Chinua shows his pride in heritage by just simply writing this book. It tells of a changing community, going from the traditional Igbo ways to being integrated with Christians and the effects of the new religion. Okonkwo’s son Nwoye joins the Christians and turns his back on his family and his old beliefs and for that his family disowns him. “You have all seen the great abomination of your brother. Now he is no longer my son or your brother. I will only have a son who is a man, who will hold his head up among my people. If any one of you prefers to be a woman, let him follow Nwoye now while I am alive so that I can curse him. If you turn against me when I am dead I will visit you and break your neck.” (172). Partially why Okonkwo threatened his sons like this was to discourage them from joining and also he was thinking if all of his children were to join this new religion once he was died, there would be no one to burn incense for him or his ancestors. No body would care about him or the other family members who died before him. Forsaking one’s father’s religion for another was an abomination. “To abandon the gods of one’s father and go about with a lot of effeminate men…was the very depth of abomination.” (152-153). In this book he illustrates a lot about heritage and the severity to abandon and forsake ones heritage. Even though his parents were teachers in a missionary school he did not abandon his heritage.
Things Fall Apart shows that he takes pride in memory and wants other to remember their past, their ancestors, their heritage, and learn from the mistakes that their ancestors made so that they won’t be repeated. I think in honor of his heritage, his people, and his ancestors he wrote Things Fall Apart. He looked back and wanted to remind others about the past and the things that some of their relatives had to go through. It is evident by just reading the book. It’s about his people in the 1800’s and the things they had to go through and the mistakes they made. One mistake that was made in the book was taking light of a warning that was given. “Abame has been wiped out…It is a strange and terrible story…During the last planting season a white man had appeared in their clan…The elders consulted their Oracle and told them that the strange man would break their clan and spread destruction among them…It said that other white men were on their way…And so they killed him.” (138-139). Later on two more white men came, saw the “iron horse” the white man had been riding, and then left. Later on those two white men came back with other men and shot all the people that were in the market. “They had been warned that danger was ahead. They should have armed themselves with their guns and their machetes even when they went to market.” (140).
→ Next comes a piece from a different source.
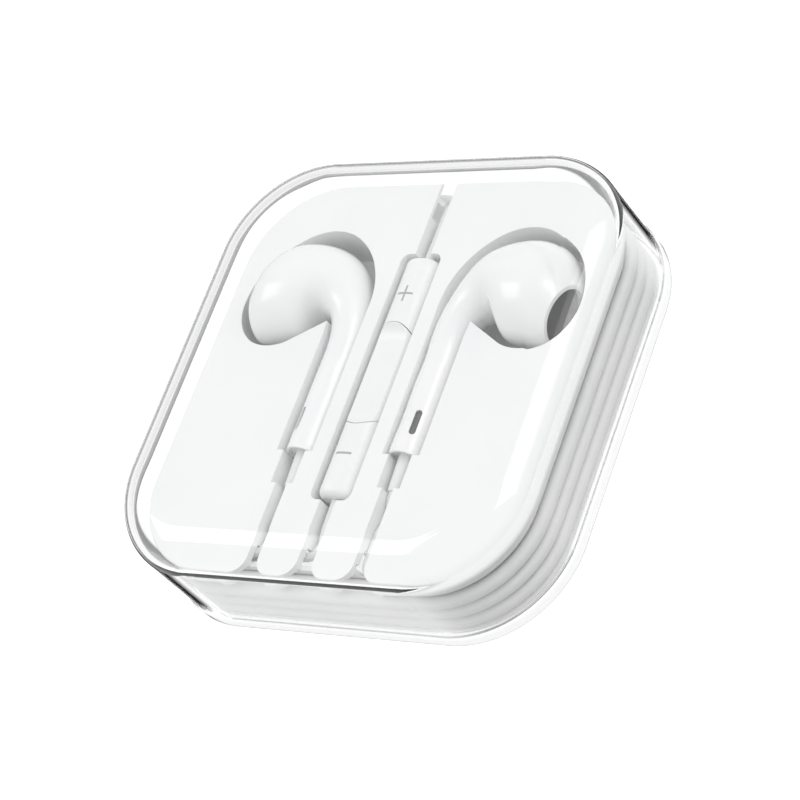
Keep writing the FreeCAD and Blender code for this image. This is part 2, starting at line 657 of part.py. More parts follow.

That is just one example of a mistake that people could look back at and learn from it if they would just remember their ancestors and value memory.
Through writing Things Fall Apart, it shows that Chinua takes pride in his language. Throughout the book there are Igbo words and definitions for those words in the back. In having those words inserted in there it keeps the book and the culture more real. They wouldn’t be speaking English, they’d be speaking Igbo. Having those words in there illustrates and preserves history and it shows his desire for it to be remembered and carried on. The first time in the book that they use Igbo words is on the second page of the story and they are just talking about a masquerader who impersonates an ancestral spirit. “Sometimes another village would ask Unoka’s band and their dancing egwugwu to come and stay with them and teach them their tunes.” (4). Some of the words that are put in the book are just words that they might use in every day language. Putting those words into the book help the reader to picture how their life was a little better, even though a lot of the words and names are some what hard to pronounce. He shows his pride in language just by simply inserting those words and not making everything totally English and giving more to the story.
One can tell that lives are important to Achebe because of how he portrays them and their importance. In the book, it is an abomination against the earth to take one’s life which Okonkwo ends up doing in the end. “It is an abomination for a man to take his own life. It is an offense against the Earth, and a man who commits it will not be buried by his clansmen. His body is evil, and only strangers may touch it.” (207). It is also wrong to take the life of a fellow clansman. “It was a crime against the earth goddess to kill a clansman, and a man who committed it must flee from the land.” (124). It made it difficult once the white man came in and started converting people and giving them power because the others could no longer try to drive them out with out killing their clansman which they could not do. Mutilation to an ogbanje baby was okay though because it was suppose to discourage it from reentering its mother’s womb and then dieing again at a young age. So it was for life that mutilation was done. It doesn’t sound very pleasant and rather savage but they believed it to help get rid of the evil spirit. So you can see that he did value lives and think they were important.
If everyone were a little like Chinua Achebe and took pride and knew the importance of family, heritage, memory, language, and lives the world would be better for everyone to live in. Chinua’s book is very informational about the ways of the Igbo people and their society but it also tells the story and life of man living in those times and the changes that he, his family, and the nine villages had to go through. Things Fall Apart is actually quite a simple book but the customs are so stark and different from those of us that live in America in these times than we are so used to. Chinua Achebe did a really good job on his book and although it has a lot of things that we might now consider savage like, it did have some worth will qualities and messages in it. Will Achebe be writing anymore stories that let us in this century take a peek back in time anymore, now that he is getting along in his years?
Works Cited
Achebe, Chinua. Things Fall Apart. New York: Anchor Books, 1959.
Petri Liukkonen. “Chinua Achebe (1930-) – in full Albert Chinualumogu Achebe.”